Requirements:
Exactly the lines from the opening of the records through the line containing "from mathutils.bvhtree import BVHTree" should be copied, with both included.

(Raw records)
****

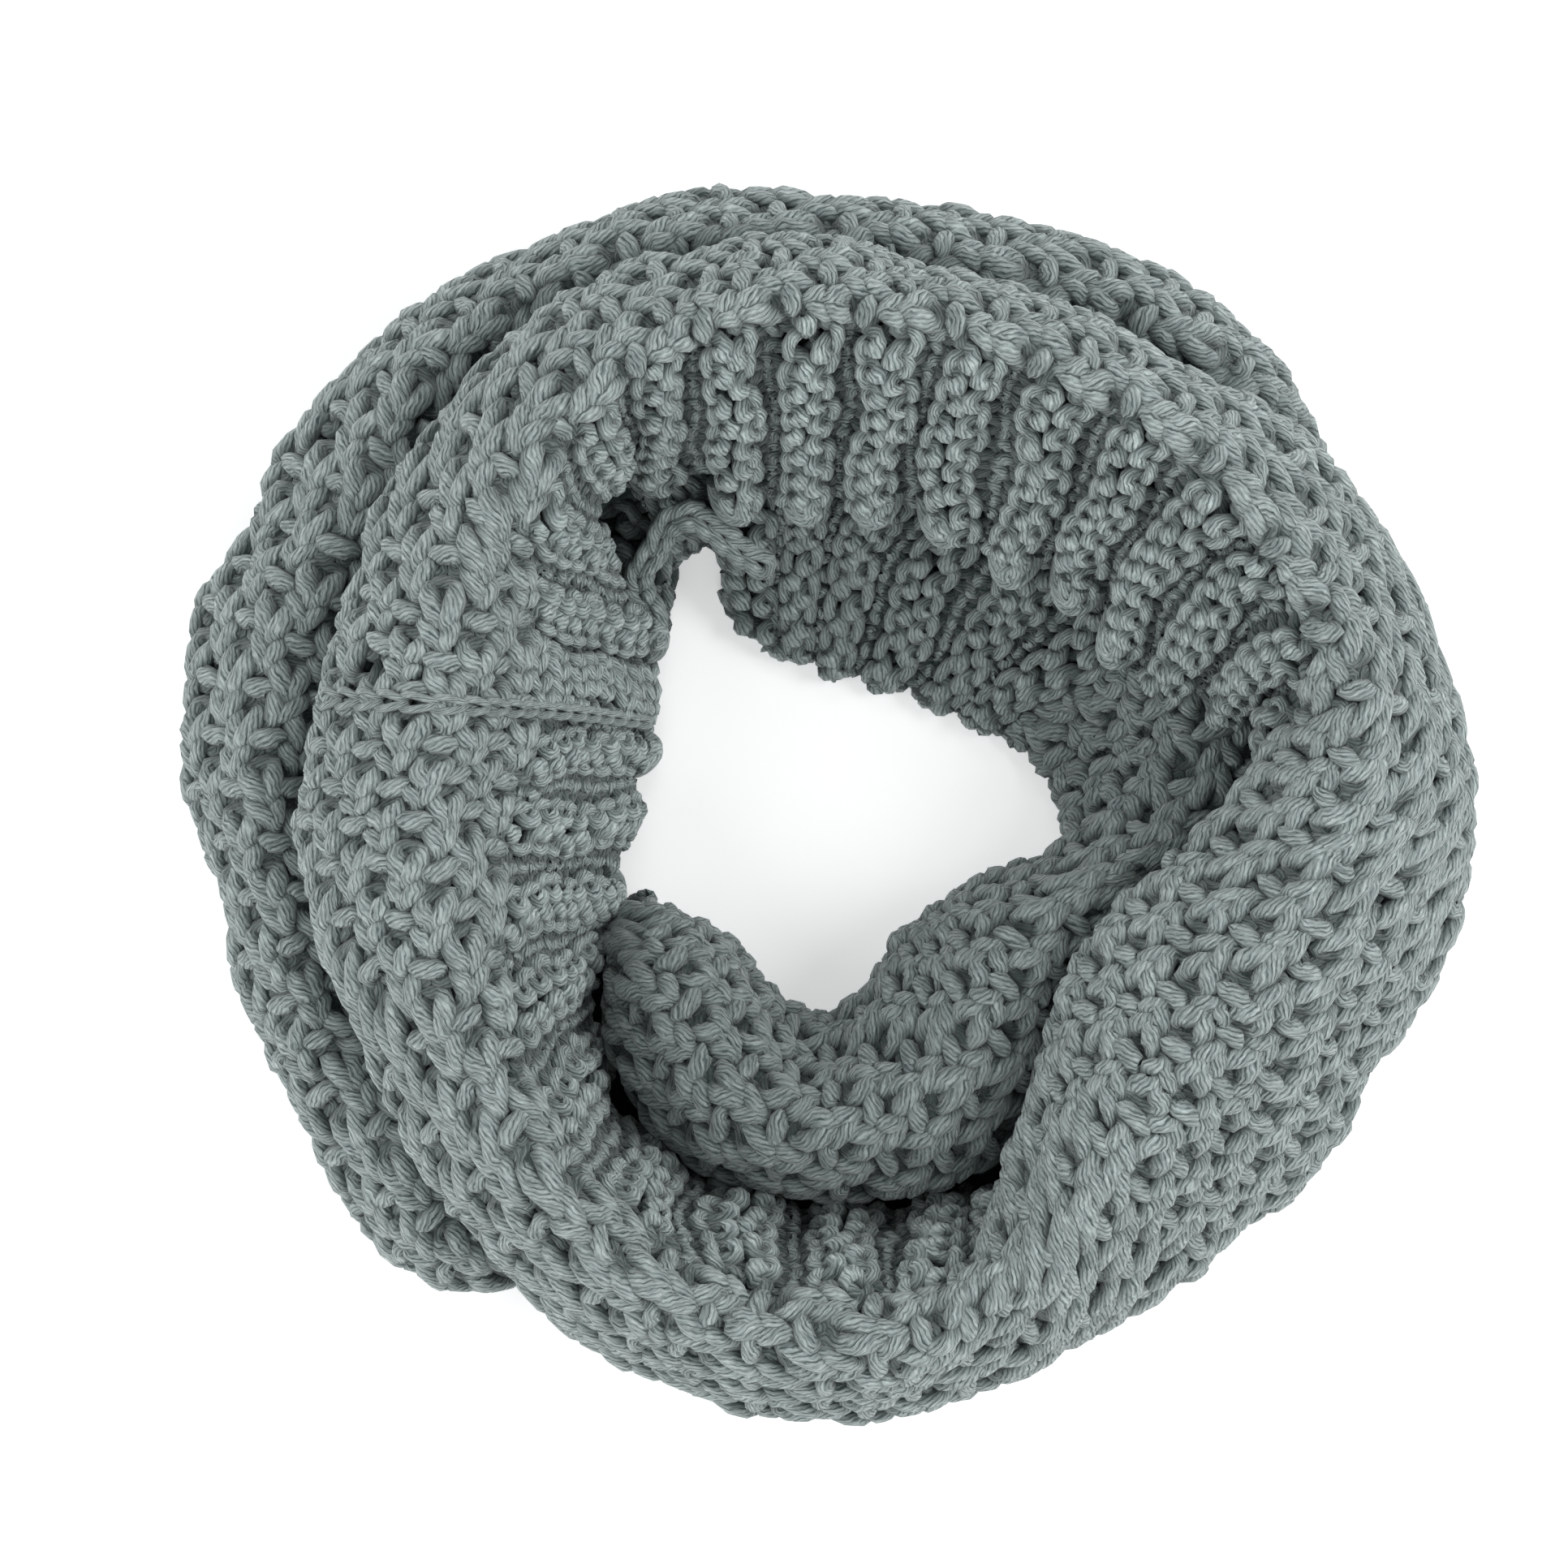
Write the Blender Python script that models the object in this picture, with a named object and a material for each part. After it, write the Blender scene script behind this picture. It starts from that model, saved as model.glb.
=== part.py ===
# Infinity scarf: one wide band of chunky knit, its ends sewn together, wound in two turns and laid
# down in a ring. The cloth is modelled as walls, one for each stretch that shows, over one rounded
# solid that stands for the hidden layers. Z is up, the scarf rests on z = 0, and the origin is
# under the middle of the ring. The tables are in millimetres and degrees; meshes are in metres.

import bpy
import numpy as np
from mathutils import Vector
from mathutils.bvhtree import BVHTree

MM = 0.001
WALL = 6.0               # thickness of the knitted cloth
GAP = 0.3                # clearance where two pieces meet
TABLE_MIDDLE = (-1.0, 1.0, 0.0)  # middle of the ring's outline in the tables' own coordinates
BORDER_WIDTH = 66.0      # welted border, measured in from the hem
WELT_RISE = 3.6          # a welt's crest above the plain cloth
WELT_SINK = 1.2          # the channel between two welts, below the plain cloth
WELT_FADE = 9.0          # length over which a welt dies out at the border's two edges
HEM_ROUND = 2.4          # how far the bound edge swells past the cloth's end
SEAM_WELT = 0.65         # where the two ends of the band are sewn together
SEAM_WIDTH = 5.0
SEAM_HEIGHT = 2.6
TURN_WELTS = 32          # welts in one turn round the ring
DEGREES_PER_WELT = 10.5  # along the outer turn

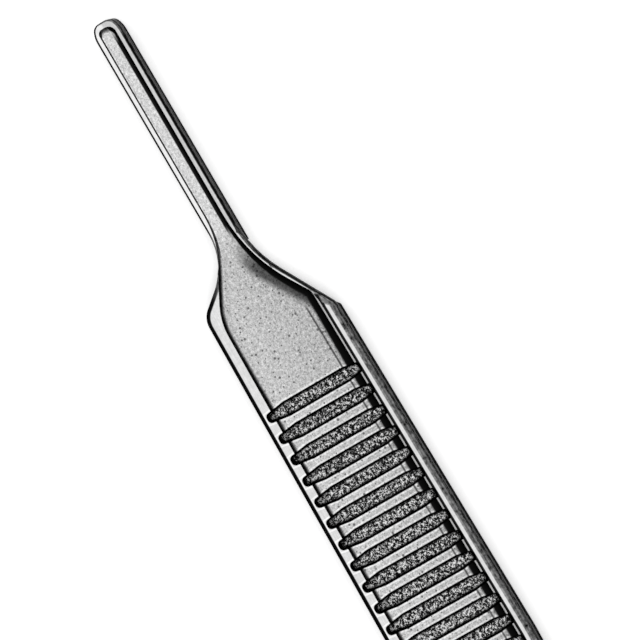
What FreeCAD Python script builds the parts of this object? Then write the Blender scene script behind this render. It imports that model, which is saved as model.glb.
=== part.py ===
import FreeCAD, Part
import math
import os

# A forged scalpel handle in one piece, in millimetres.
# It is built with its blade end at X = 0, its length along X, its blade side down, and
# is moved to its own middle at the end. The left side is -Y and the right side is +Y.

# Handle as a whole
overall_length = 125.0
body_thickness = 2.8
tongue_width = 2.17
shoulder_width = 9.46
widest_width = 10.5
widest_at = 57.0
butt_width = 7.6
butt_flat_width = 0.4

# Nose of the tongue: a blunt front between two slanted corners
nose_front_width = 1.5
nose_front_radius = 0.7
nose_corner_at = 0.9
nose_corner_radius = 2.0

# Neck, where the tongue widens into the body, steeper on the left
neck_left_at = 20.8
neck_left_radius = 5.2
shoulder_left_at = 23.75
shoulder_left_radius = 1.7
neck_right_at = 21.1
neck_right_radius = 9.6
shoulder_right_at = 27.7
shoulder_right_radius = 1.1

# Oblique step on both faces, where the body begins
step_angle = 46.0
upper_step_at = 22.4
upper_step_height = 0.35
upper_step_run = 0.6
upper_step_radius = 0.6
seat_height = 1.4
seat_step_at = 23.1

# Blade fitting: a flange held off the seat by a narrower web
groove_gap = 0.45
groove_depth = 0.43
flange_thickness = 0.55
flange_end_at = 20.1

# Recessed panel of the upper face, with a channel that runs on along the tongue.
# Its left wall is nearly upright, and its right wall climbs out of a wide cove to a bevel.
panel_depth = 0.75
left_wall_angle = 85.0
left_cove_radius = 0.4
channel_left_cove_radius = 0.1
right_wall_angle = 70.0
right_cove_radius = 1.25
right_bevel = 0.1
neck_wall_angle = 80.0
neck_cove_radius = 1.05
channel_wall_angle = 70.0
channel_cove_radius = 0.3
front_wall_angle = 50.0
rear_wall_angle = 45.0
end_cove_radius = 0.25
left_rim = 1.08
right_rim = 0.76
tongue_left_rim = 0.46
tongue_right_rim = 0.35
channel_front_at = 0.95
channel_front_radius = 0.3
panel_neck_left_at = 19.58
panel_neck_left_radius = 8.3
panel_shoulder_left_at = 24.68
panel_shoulder_left_radius = 4.85
panel_neck_right_at = 22.22
panel_neck_right_radius = 13.2
panel_shoulder_right_at = 26.14
panel_shoulder_right_radius = 0.1
panel_rear_margin = 3.4
panel_rear_radius = 2.4

# Recessed panel of the blade side
lower_panel_front_at = 32.0
lower_panel_front_radius = 2.4
lower_rim = 1.0
lower_wall_angle = 55.0
lower_cove_radius = 0.3

# Grip grooves across both panels: boat-shaped, with upright walls, and with a rounded bed
# on the upper face and a flat one on the blade side
groove_count = 15
groove_first_at = 32.94
groove_pitch = 1.88
groove_width = 1.23
groove_tip_width = 0.76
groove_tip_radius = 0.36
groove_taper_length = 1.6
groove_left_margin = 0.53
groove_right_margin = 0.65
groove_bed_depth = 0.34
groove_bed_radius = 0.3

# Rounding of the outer edges
body_edge_radius = 0.45
tongue_edge_radius = 0.2

# Bands that make up the coves, each turned by the same angle from the last in the widest
cove_bands = 4
cove_turn = 15.0

# Margin by which a cutter stands past the metal
over = 0.2

butt_radius = (butt_width - butt_flat_width) / 2
half_tongue = tongue_width / 2
tongue_top = body_thickness - upper_step_height
floor_height = body_thickness - panel_depth
NEAR = 0.001
FLAT = (FreeCAD.Vector(0, 0, 0), FreeCAD.Vector(1, 0, 0), FreeCAD.Vector(0, 1, 0))


def body_half_width(x):
    """Half the width of the body between its shoulders and its butt."""
    if x < widest_at:
        share = (x - shoulder_left_at) / (widest_at - shoulder_left_at)
        return (shoulder_width + (widest_width - shoulder_width) * share) / 2
    share = (x - widest_at) / (overall_length - widest_at)
    return (widest_width + (butt_width - widest_width) * share) / 2


def corner_arc(before, corner, after):
    """Start, middle and end of the tangent arc that rounds a corner of a path."""
    x, y, radius = corner
    back = FreeCAD.Vector(before[0] - x, before[1] - y, 0).normalize()
    ahead = FreeCAD.Vector(after[0] - x, after[1] - y, 0).normalize()
    half_angle = back.getAngle(ahead) / 2
    tangent = radius / math.tan(half_angle)
    bisector = (back + ahead).normalize()
    point = FreeCAD.Vector(x, y, 0)
    middle = point + bisector * (radius / math.sin(half_angle) - radius)
    return point + back * tangent, middle, point + ahead * tangent


def rounded_wire(corners, plane):
    """Closed wire through (a, b, radius) corners, laid on a plane."""
    origin, along, across = plane

    def placed(point):
        return origin + along * point.x + across * point.y

    arcs = []
    for index, corner in enumerate(corners):
        after = corners[(index + 1) % len(corners)]
        arcs.append([placed(point) for point in corner_arc(corners[index - 1], corner, after)])
    edges = []
    for index, (start, middle, end) in enumerate(arcs):
        if corners[index][2] > 0:
            edges.append(Part.Arc(start, middle, end).toShape())
        edges.append(Part.makeLine(end, arcs[(index + 1) % len(arcs)][0]))
    return Part.Wire(edges)


def offset_corners(corners, distances):
    """Corners of an anticlockwise outline whose sides each move outward by a distance."""
    sides = []
    for index, (x, y, radius) in enumerate(corners):
        after = corners[(index + 1) % len(corners)]
        direction = FreeCAD.Vector(after[0] - x, after[1] - y, 0).normalize()
        outward = FreeCAD.Vector(direction.y, -direction.x, 0)
        sides.append((FreeCAD.Vector(x, y, 0) + outward * distances[index], direction))
    moved = []
    for index, corner in enumerate(corners):
        point, direction = sides[index - 1]
        next_point, next_direction = sides[index]
        turn = direction.cross(next_direction).z
        reach = (next_point - point).cross(next_direction).z / turn
        crossing = point + direction * reach
        change = min(distances[index - 1], distances[index])
        radius = corner[2] and max(corner[2] + math.copysign(1, turn) * change, 0)
        moved.append((crossing.x, crossing.y, radius))
    return moved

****

Right answer:
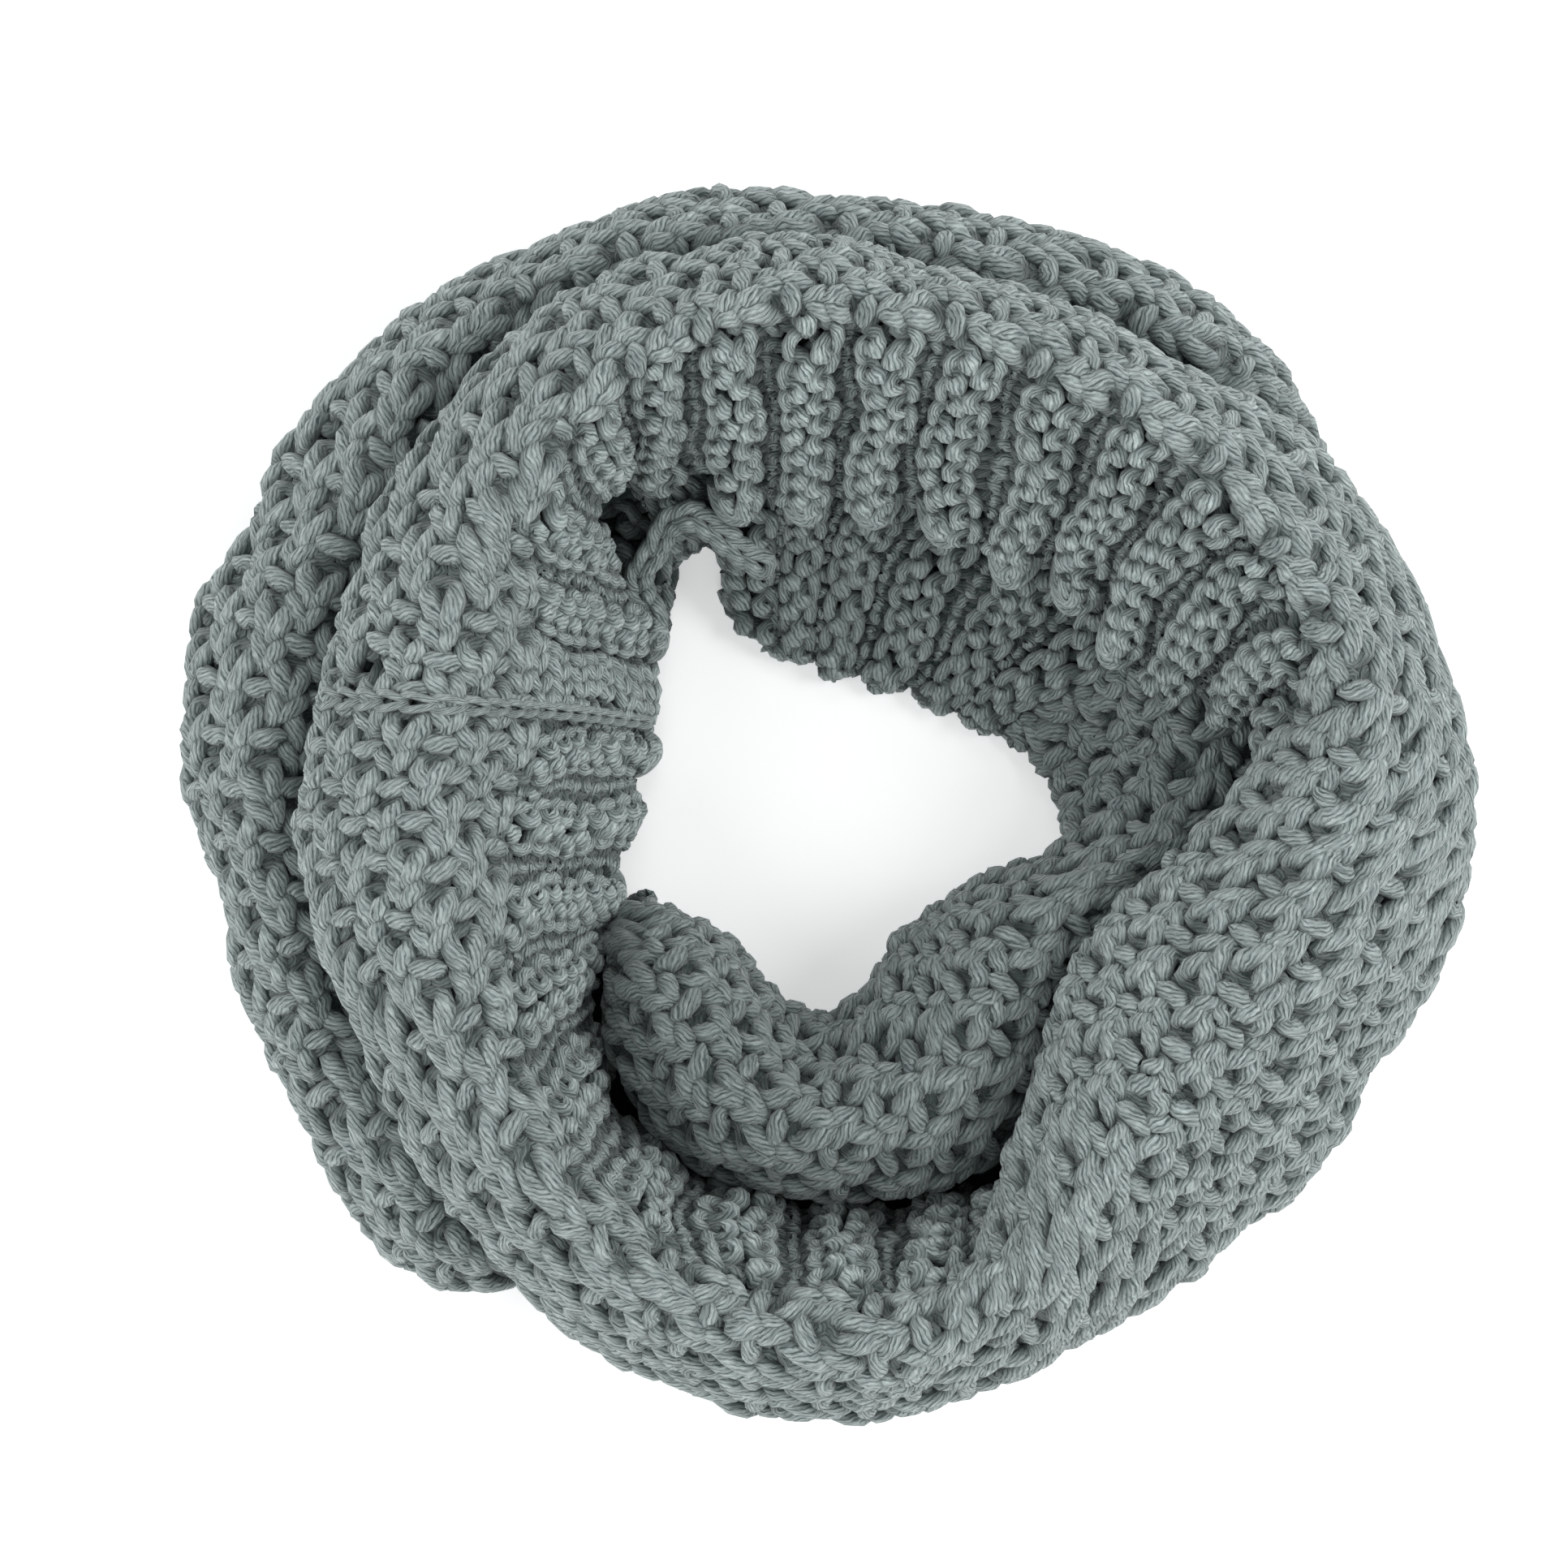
Write the Blender Python script that models the object in this picture, with a named object and a material for each part. After it, write the Blender scene script behind this picture. It starts from that model, saved as model.glb.
=== part.py ===
# Infinity scarf: one wide band of chunky knit, its ends sewn together, wound in two turns and laid
# down in a ring. The cloth is modelled as walls, one for each stretch that shows, over one rounded
# solid that stands for the hidden layers. Z is up, the scarf rests on z = 0, and the origin is
# under the middle of the ring. The tables are in millimetres and degrees; meshes are in metres.

import bpy
import numpy as np
from mathutils import Vector
from mathutils.bvhtree import BVHTree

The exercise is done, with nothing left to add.